Not much of a question here, really. This is more of an observation-based thread. I am hoping others will share their preference/experience with using transistor sockets. And if anyone can point me to some TO-92 sockets, I would greatly appreciate it.


----------



## temol (Aug 3, 2020)

You can use precision pin header sockets. Just snap them as needed - 3 in a row, 2 + 1, single socket. Picture for reference - here


----------



## zgrav (Aug 3, 2020)

having a few strips of those single row pins can come in handy when you need to improvise an IC socket.  You can cut two rows to whatever pin size you need and solder them to the PCB.  It can be easier to get the pins in the right place if you stick them on the IC first, then solder a few pins in place to the PCB, remove the IC, and solder the rest of the pins.


----------



## Coda (Aug 6, 2020)

temol said:


> You can use precision pin header sockets. Just snap them as needed - 3 in a row, 2 + 1, single socket. Picture for reference - here



Is this what I am looking for?

https://www.amazon.com/DEPEPE-2-54m...uPWNsaWNrUmVkaXJlY3QmZG9Ob3RMb2dDbGljaz10cnVl


----------



## zgrav (Aug 6, 2020)

Coda said:


> Is this what I am looking for?
> 
> h



those header pins are too long, but can be useful for other projects.

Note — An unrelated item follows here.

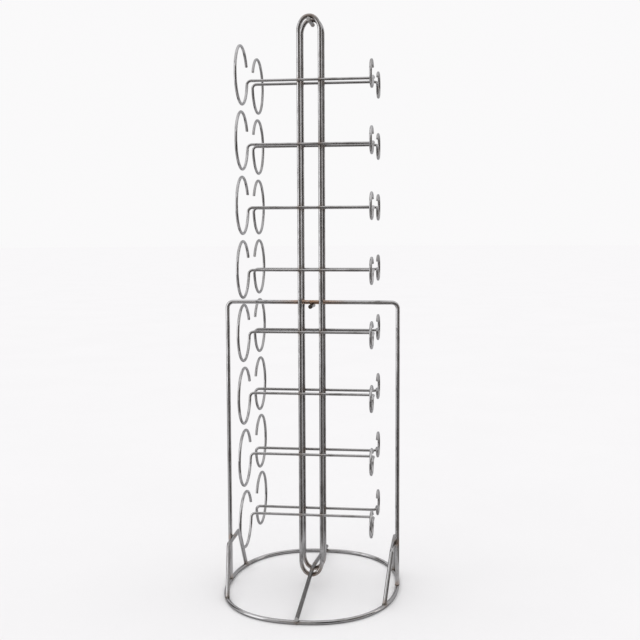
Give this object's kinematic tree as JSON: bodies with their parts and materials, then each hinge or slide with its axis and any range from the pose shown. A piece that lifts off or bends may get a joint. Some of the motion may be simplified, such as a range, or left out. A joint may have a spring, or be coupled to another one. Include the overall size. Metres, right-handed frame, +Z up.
{
  "type": "rotating display rack",
  "caption": "Tall table-top wire rack: an oval base ring and hoop carry a swivelling spine with open ring hooks in tiers, front and rear, for bottles lying on their sides.",
  "frame": {"origin": "on the table, on the vertical swivel axis at the middle of the oval base ring", "axes": "+X along the hoop's crossbar, towards the small neck rings; +Y to the rear; +Z up along the swivel axis"},
  "size_m": [0.26, 0.3258, 0.843],
  "materials": {
    "frame_wire": "bright plated, slightly tarnished at the welds",
    "hook_wire": "bright plated"
  },
  "bodies": {
    "stand": {"base_ring": "frame_wire", "frame_hoop": "frame_wire", "gusset_left": "frame_wire", "gusset_right": "frame_wire", "crossbar_stub": "frame_wire"},
    "carousel": {"base_cross_wire": "frame_wire", "spine_loop_front": "frame_wire", "spine_loop_rear": "frame_wire", "spine_top_tie": "frame_wire", "hook_1_front": "hook_wire", "hook_2_front": "hook_wire", "hook_3_front": "hook_wire", "hook_4_front": "hook_wire", "hook_5_front": "hook_wire", "hook_6_front": "hook_wire", "hook_7_front": "hook_wire", "hook_8_front": "hook_wire", "hook_1_rear": "hook_wire", "hook_2_rear": "hook_wire", "hook_3_rear": "hook_wire", "hook_4_rear": "hook_wire", "hook_5_rear": "hook_wire", "hook_6_rear": "hook_wire", "hook_7_rear": "hook_wire", "hook_8_rear": "hook_wire"}
  },
  "joints": [
    {"name": "carousel_swivel", "type": "hinge", "parent": "stand", "child": "carousel", "pos_m": [0, 0, 0], "axis": [0, 0, 1], "range_deg": [-20, 20]}
  ]
}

this is what is being discussed:









						40 Pin 2.54mm DIP SIP IC Sockets Adaptor Solder Type
					

Lead Free - Get It Fast - Same Day Shipping




					www.taydaelectronics.com
				





Here is an equivalent product on Amazon, but Tayda is much cheaper:





						uxcell A14081900ux0270 Single Row Straight Header Strip Socket, 2.54 Mm Pitch, 20 Piece: Amazon.com: Industrial & Scientific
					

uxcell A14081900ux0270 Single Row Straight Header Strip Socket, 2.54 Mm Pitch, 20 Piece: Amazon.com: Industrial & Scientific



					www.amazon.com


----------



## Coda (Aug 7, 2020)

zgrav said:


> those header pins are too long, but can be useful for other projects.
> 
> this is what is being discussed:
> 
> ...



Thank you for that. What about sockets for a TO-18 transistor? I have sockets on hand that I have used before, but they are too big for this PCB. I have also read about TO-18 sockets, but have not been able to find them.

Worst case, I'll just place the transistors and solder once I decided on the final combo.


----------



## Nostradoomus (Aug 7, 2020)

I just snip off a 2 part and a single of the in-line sockets and do it that way...blu tack is my friend in that situation!


----------



## Coda (Aug 7, 2020)

Nostradoomus said:


> I just snip off a 2 part and a single of the in-line sockets and do it that way...blu tack is my friend in that situation!



That's genius.


----------